Your shot at winning $900 before this occurs is the other 10 percent.
The house breaks even.
Here's why. Suppose
that 100 people each buy-in at the no-edge game for $100. They play
until they win $900 or go broke. On the average, 10 will succeed --
winning $900 each for a total of $9,000. The other 90 will lose $100
each for a total of $9,000. That's $9,000 in and $9,000 out. Nothing
is left for the casino.
With an edge, the
casino gets a share as well. Envision it by pretending the game is blackjack,
with everyone following perfect Basic Strategy.
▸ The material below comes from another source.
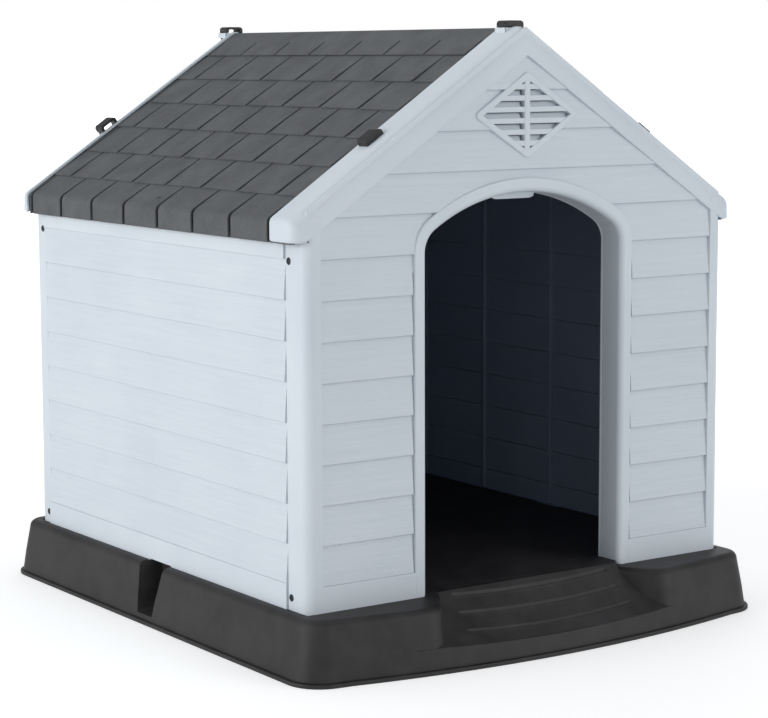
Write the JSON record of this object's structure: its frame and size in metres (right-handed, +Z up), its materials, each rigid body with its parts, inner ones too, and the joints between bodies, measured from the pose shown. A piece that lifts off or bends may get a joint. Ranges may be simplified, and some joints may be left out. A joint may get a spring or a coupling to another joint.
{
  "type": "dog house",
  "caption": "Kit dog house of moulded plastic panels on a tray base, with an arched doorway, lap-siding walls, a shingled gable roof and pull-out roof clips.",
  "frame": {"origin": "on the floor, at the middle of the footprint's bounding box", "axes": "+X to the house's right as seen from the front, +Y from the doorway to the back, +Z up; the doorway faces -Y"},
  "size_m": [0.66, 0.7659, 0.7168],
  "materials": {
    "wall_plastic": "light blue-grey moulded polypropylene with a fine embossed wood grain",
    "tray_plastic": "charcoal moulded polypropylene with a mottled matte texture",
    "roof_plastic": "dark grey moulded polypropylene with a stippled shingle relief",
    "clip_plastic": "black moulded nylon",
    "screw_steel": "black coated steel"
  },
  "bodies": {
    "house": {"back_panel": "wall_plastic", "base_tray": "tray_plastic", "front_panel": "wall_plastic", "left_roof_panel": "roof_plastic", "left_side_panel": "wall_plastic", "right_roof_panel": "roof_plastic", "right_side_panel": "wall_plastic", "roof_screw_left": "screw_steel", "roof_screw_right": "screw_steel", "screw_back_left_lower": "screw_steel", "screw_back_left_upper": "screw_steel", "screw_back_right_lower": "screw_steel", "screw_back_right_upper": "screw_steel", "screw_front_left_lower": "screw_steel", "screw_front_left_upper": "screw_steel", "screw_front_right_lower": "screw_steel", "screw_front_right_upper": "screw_steel"},
    "clip_back_left_body": {"clip_back_left": "clip_plastic"},
    "clip_back_peak_body": {"clip_back_peak": "clip_plastic"},
    "clip_back_right_body": {"clip_back_right": "clip_plastic"},
    "clip_front_left_body": {"clip_front_left": "clip_plastic"},
    "clip_front_peak_body": {"clip_front_peak": "clip_plastic"},
    "clip_front_right_body": {"clip_front_right": "clip_plastic"}
  },
  "joints": [
    {"name": "clip_back_left_pull", "type": "slide", "parent": "house", "child": "clip_back_left_body", "axis": [-0.5518, 0, 0.834], "range_m": [0, 0.03]},
    {"name": "clip_back_peak_pull", "type": "slide", "parent": "house", "child": "clip_back_peak_body", "axis": [0, 0, 1], "range_m": [0, 0.03]},
    {"name": "clip_back_right_pull", "type": "slide", "parent": "house", "child": "clip_back_right_body", "axis": [0.5518, 0, 0.834], "range_m": [0, 0.03]},
    {"name": "clip_front_left_pull", "type": "slide", "parent": "house", "child": "clip_front_left_body", "axis": [-0.5518, 0, 0.834], "range_m": [0, 0.03]},
    {"name": "clip_front_peak_pull", "type": "slide", "parent": "house", "child": "clip_front_peak_body", "axis": [0, 0, 1], "range_m": [0, 0.03]},
    {"name": "clip_front_right_pull", "type": "slide", "parent": "house", "child": "clip_front_right_body", "axis": [0.5518, 0, 0.834], "range_m": [0, 0.03]}
  ]
}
The house advantage
is half a percent.
When bets are a
flat $10 per round, this edge cuts the chance of winning $900 before
losing $100 from 10 to under 7 percent. On the average, of 100 players,
seven will therefore win $900 and 93 will lose $100. Winners take away
$900 x 7 or $6,300 and losers leave $100 x 93 or $9,300. The bosses
earn the $3,000 difference, so each of the 100 bettors looks like $30
to the casino.
What if everything
remains the same except that bets are $25 per round? The chance of victory
becomes 9 percent and that of defeat 91 percent. On the average, $900
x 9 or $8,100 then flows out the door while 91 x $100 or $9,100 stays;
the joint keeps the $1,000 difference. Each of the 100 $25 bettors represents
a theoretical profit of $10 to the casino.
The disparity arises
because the solid citizens with $100 stakes need longer either to hit
their profit targets or go belly-up betting $10 than $25 per round.
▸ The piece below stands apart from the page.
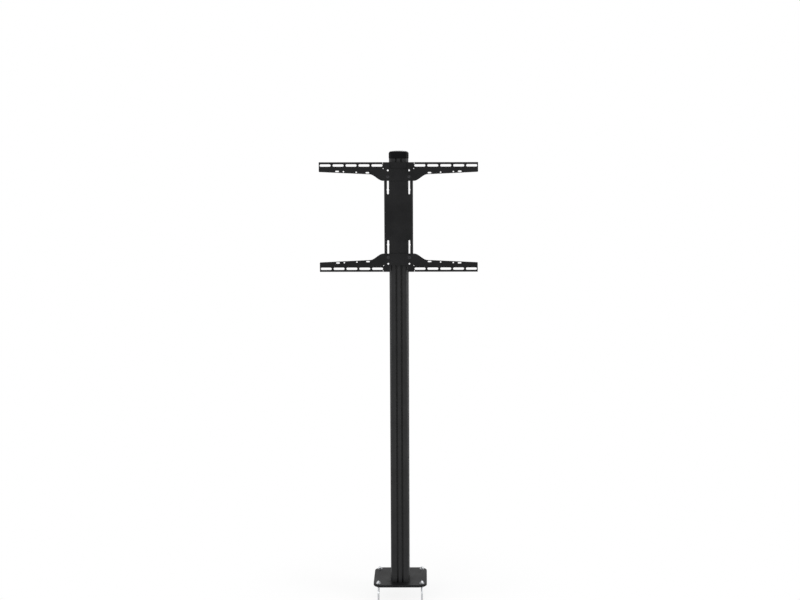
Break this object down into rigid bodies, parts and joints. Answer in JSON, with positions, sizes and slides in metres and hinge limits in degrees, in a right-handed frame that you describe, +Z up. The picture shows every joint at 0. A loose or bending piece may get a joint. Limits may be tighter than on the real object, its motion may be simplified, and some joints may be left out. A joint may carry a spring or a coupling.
{
  "type": "floor-bolted column stand with slotted panel mount",
  "caption": "Tall slim floor-bolted column on a square plate, carrying a height-adjustable spine with two winged, slotted brackets for a flat panel.",
  "frame": {"origin": "middle of the foot plate's underside, on the floor; the anchors reach below it", "axes": "+Z up along the column, front of the mount towards -Y, +X to the right seen from the front"},
  "size_m": [0.615, 0.215, 1.8106],
  "materials": {
    "powder_coat": "satin black powder coat on steel",
    "anodised": "black anodised extrusion",
    "moulded_plastic": "fine-grained black moulding",
    "zinc": "bright zinc plate",
    "black_zinc": "black zinc plate",
    "cast_aluminium": "dark blasted aluminium"
  },
  "bodies": {
    "stand": {"anchor_nut_front_left": "zinc", "anchor_nut_front_right": "zinc", "anchor_nut_rear_left": "zinc", "anchor_nut_rear_right": "zinc", "anchor_rod_front_left": "zinc", "anchor_rod_front_right": "zinc", "anchor_rod_rear_left": "zinc", "anchor_rod_rear_right": "zinc", "anchor_sleeve_front_left": "zinc", "anchor_sleeve_front_right": "zinc", "anchor_sleeve_rear_left": "zinc", "anchor_sleeve_rear_right": "zinc", "anchor_washer_front_left": "zinc", "anchor_washer_front_right": "zinc", "anchor_washer_rear_left": "zinc", "anchor_washer_rear_right": "zinc", "base_plate": "powder_coat", "base_screw_front_left": "zinc", "base_screw_front_right": "zinc", "base_screw_rear_left": "zinc", "base_screw_rear_right": "zinc", "cable_cover": "moulded_plastic", "column": "anodised", "top_cap": "moulded_plastic"},
    "carrier": {"clamp_screw_lower_left": "black_zinc", "clamp_screw_lower_right": "black_zinc", "clamp_screw_upper_left": "black_zinc", "clamp_screw_upper_right": "black_zinc", "nut_bar_lower_left": "zinc", "nut_bar_lower_right": "zinc", "nut_bar_upper_left": "zinc", "nut_bar_upper_right": "zinc", "spacer_lower": "cast_aluminium", "spacer_upper": "cast_aluminium", "spine_plate": "powder_coat"},
    "upper_bracket": {"upper_bolt_left": "black_zinc", "upper_bolt_right": "black_zinc", "upper_bracket_plate": "powder_coat", "upper_nut_left": "zinc", "upper_nut_right": "zinc", "upper_washer_left": "zinc", "upper_washer_right": "zinc"},
    "lower_bracket": {"lower_bolt_left": "black_zinc", "lower_bolt_right": "black_zinc", "lower_bracket_plate": "powder_coat", "lower_nut_left": "zinc", "lower_nut_right": "zinc", "lower_washer_left": "zinc", "lower_washer_right": "zinc"}
  },
  "joints": [
    {"name": "mount_height", "type": "slide", "parent": "stand", "child": "carrier", "axis": [0, 0, 1], "range_m": [-1, 0]},
    {"name": "upper_bracket_slide", "type": "slide", "parent": "carrier", "child": "upper_bracket", "axis": [0, 0, 1], "range_m": [-0.064, 0]},
    {"name": "lower_bracket_slide", "type": "slide", "parent": "carrier", "child": "lower_bracket", "axis": [0, 0, 1], "range_m": [0, 0.064]}
  ]
}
And, taking longer, the $10 players will end up betting in more rounds
and having a larger gross wager or "handle" on which the edge
takes its toll. To explore this counter-intuitive phenomenon, $10 bettors
being worth more to the bosses than their $25 counterparts, work back
through the edge and casino "take" to the handle.
For the house to
average $3,000 at half a percent edge, the gross wager would have to
be $3,000/0.005 or $600,000. At $10 per round, this is 60,000 rounds
-- an average of 600 rounds and $6,000 handle for each of the 100 players.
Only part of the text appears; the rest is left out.